Best Fish Tank Heaters: Adjustable, Preset and Inline Options
In a country where room temperature rarely dips below 25 °C, many Singapore hobbyists question whether they need a heater at all. The answer depends on your species, your air conditioning habits and how stable you want your temperature to be. This guide to the best fish tank heater adjustable and preset options from Gensou Aquascaping Singapore — with over 20 years of experience at 5 Everton Park — helps you decide what suits your setup.
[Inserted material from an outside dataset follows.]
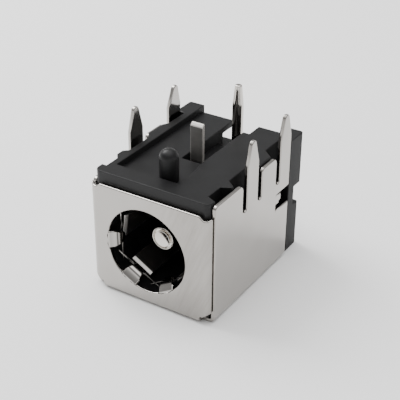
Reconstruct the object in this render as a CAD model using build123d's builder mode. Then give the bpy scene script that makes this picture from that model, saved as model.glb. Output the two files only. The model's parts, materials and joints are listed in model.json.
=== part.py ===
from build123d import *
from math import atan2, cos, radians, sin, tan
import os

# A board-mount DC power jack with a folded sheet-metal shield, lying on the flat base of
# the shield with its solder legs up, as it would lie on a bench.
# X runs across the jack, +Y into the socket from its mating face, +Z up to the board side.
# The origin is on the floor, midway between the side panels and midway along the jack.
# Depths are counted from the mating face, which is the outside of the front panel.

# Plug axis
axis_x = -0.27
axis_z = 4.13

# Shield, one folded sheet
sheet = 0.30
shield_width = 9.50
shield_length = 10.40
front_height = 8.20
side_height = 8.85
left_front_tab = 8.20
base_bend = 0.45
curl_radius = 0.65
curl_angle = 66.0
seam_gap = 0.13
curl_foot = 0.54
curl_foot_rise = 0.45
curl_notch = 0.24
bend_relief = 0.22
plug_hole_radius = 3.05

# Spring fingers round the plug hole
finger_angles = (181.0, 241.0, 301.0)
finger_width = 1.28
finger_root = 0.07
finger_bend = 0.18
finger_straight = 0.36
finger_lean = 48.0
finger_curl_radius = 1.17
finger_end_lean = 5.0
finger_tip_width = 0.70
finger_tip_round = 0.22

# Solder legs, each with its middle, its reach over the seat and how far its tip is set back,
# and the slots beside them
seat_height = 9.00
right_legs = ((5.20, 2.45, 0.00), (9.67, 2.50, 0.00))
left_legs = ((5.27, 2.50, 0.00), (9.97, 2.28, 0.14))
leg_width = 1.46
leg_taper_start = 0.80
leg_tip_radius = 0.32
slot_width = 0.50
slot_floor = 6.70
tab_front_corner = 0.30
tab_rear_corner = 0.45

# Latch window at the rear of each side panel
window_low = 4.58
window_high = 5.87
window_front = 8.55
tongue_length = 0.70
tongue_height = 0.62
tongue_slit = 0.07
lip_height = 0.34
lip_inset = 0.12
lip_setback = 0.15

# Housing, one moulding
fit_gap = 0.02
rear_wall = 11.63
rear_left = 12.40
rear_reach = 12.65
column_front = 10.78
ear_overhang_left = 0.10
ear_setback_right = 0.20
ear_inner_left = 3.61
ear_inner_right = 3.45
ear_low = 5.05
foot_high = 3.55
foot_reach = 12.42
housing_corner = 0.45
edge_round = 0.22
lower_bevel = 0.16

# Side grooves of the housing: front, rear, depth, slope in front, slope behind
left_grooves = (
    (1.20, 2.85, 0.35, 0.00, 0.45),
    (3.45, 6.55, 0.35, 0.32, 0.50),
    (8.25, column_front, 0.27, 0.42, 0.00),
)
right_grooves = (
    (0.98, 3.05, 0.69, 0.32, 0.35),
    (3.20, 6.45, 0.65, 0.54, 0.50),
    (8.05, column_front, 0.74, 0.65, 0.00),
)

# Board side of the housing
recess_depth = 0.45
recess_left = -3.61
recess_front = 1.67
recess_right = 1.45
channel_left = -0.97
channel_right = 1.03
channel_front = 5.43
channel_floor = 7.55
channel_shoulder = 4.75
pocket_front = 10.28
pocket_right = 1.52
pocket_floor = 7.00
undercut_left = -2.00
undercut_front = 10.93
undercut_roof = 8.08

# Locating peg
peg_x = 0.00
peg_y = 2.49
peg_radius = 0.66
peg_shoulder = 10.11

# Barrel cavity
barrel_radius = 3.20
barrel_depth = 7.35
throat_radius = 2.92
throat_depth = 9.80

# Centre pin
pin_radius = 0.85
pin_front = 1.95
pin_step = 0.07
pin_disc_radius = 0.60
pin_groove_radius = 0.74
pin_groove_depth = 0.16
pin_nose = 0.07
pin_length = 8.67
shank_radius = 0.62
shoulder_gap = 0.05
tail_radius = 0.41
tail_y = 11.73
tail_bend = 0.60
tail_taper_start = 10.17
tail_top = 11.73
tail_tip_radius = 0.26
tail_round = 0.12

# Sleeve contact: a ring with spring arms and a solder blade
ring_radius = 3.12
contact_sheet = 0.22
ring_front = 6.30
ring_length = 0.90
arm_angles = (172.0, 240.0, 318.0)
arm_reach = 2.64
arm_front = 1.70
arm_width = 1.78
flare_length = 0.28
flare_rise = 0.18
blade_left = -0.91
blade_width = 1.00
blade_front = 6.42
blade_sheet = 0.30
blade_top = 10.80
blade_chamfer = 0.20
blade_lap = 0.26

# Values worked out from the sizes above
half_width = shield_width / 2
inner_half = half_width - sheet
body_half = inner_half - fit_gap
body_front = sheet + fit_gap
flat_half = half_width - curl_radius
seam_y = curl_radius - curl_radius * cos(radians(curl_angle))
side_front = seam_y + seam_gap
slot_top = slot_floor + slot_width / 2
tongue_top = window_high - tongue_slit
ear_left = half_width + ear_overhang_left
ear_right = half_width - ear_setback_right
recess_floor = seat_height - recess_depth
rim_front = pin_front + pin_step
pin_shoulder = throat_depth - shoulder_gap
flare_angle = atan2(flare_rise, flare_length)
middle = rear_reach / 2
mid_quarter = radians(45)
through = 40.0
sliver = 0.001


def level(height):
    """Return the level plane at a height, with its own y counted from the mating face."""
    return Plane((0, -middle, height))


def across(x):
    """Return the plane that faces +X at x: its own x is the depth from the mating face."""
    return Plane(origin=(x, -middle, 0), x_dir=(0, 1, 0), z_dir=(1, 0, 0))


def facing_front(depth):
    """Return the plane that faces the plug at a depth behind the mating face."""
    return Plane(origin=(0, depth - middle, 0), x_dir=(1, 0, 0), z_dir=(0, -1, 0))


def spoke(angle):
    """Return the plane through the plug axis with its own x outwards at the angle and y along +Y."""
    outwards = (cos(radians(angle)), 0, sin(radians(angle)))
    sideways = (-sin(radians(angle)), 0, cos(radians(angle)))
    return Plane(origin=(axis_x, -middle, axis_z), x_dir=outwards, z_dir=sideways)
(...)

When Singapore Tanks Actually Need a Heater
Most tropical community fish — tetras, rasboras, bettas, corydoras — thrive at 26–28 °C, which Singapore’s ambient temperature supplies naturally in daytime. Problems arise overnight in heavily air-conditioned bedrooms where temperatures drop to 22–23 °C. A 4 °C swing every 24 hours stresses fish and weakens immune systems. If you keep the air conditioning below 24 °C at night, a heater is a worthwhile safety net.
Breeding setups for discus, rams or certain shrimp species that require a precise 28–30 °C also benefit from thermostatically controlled heating.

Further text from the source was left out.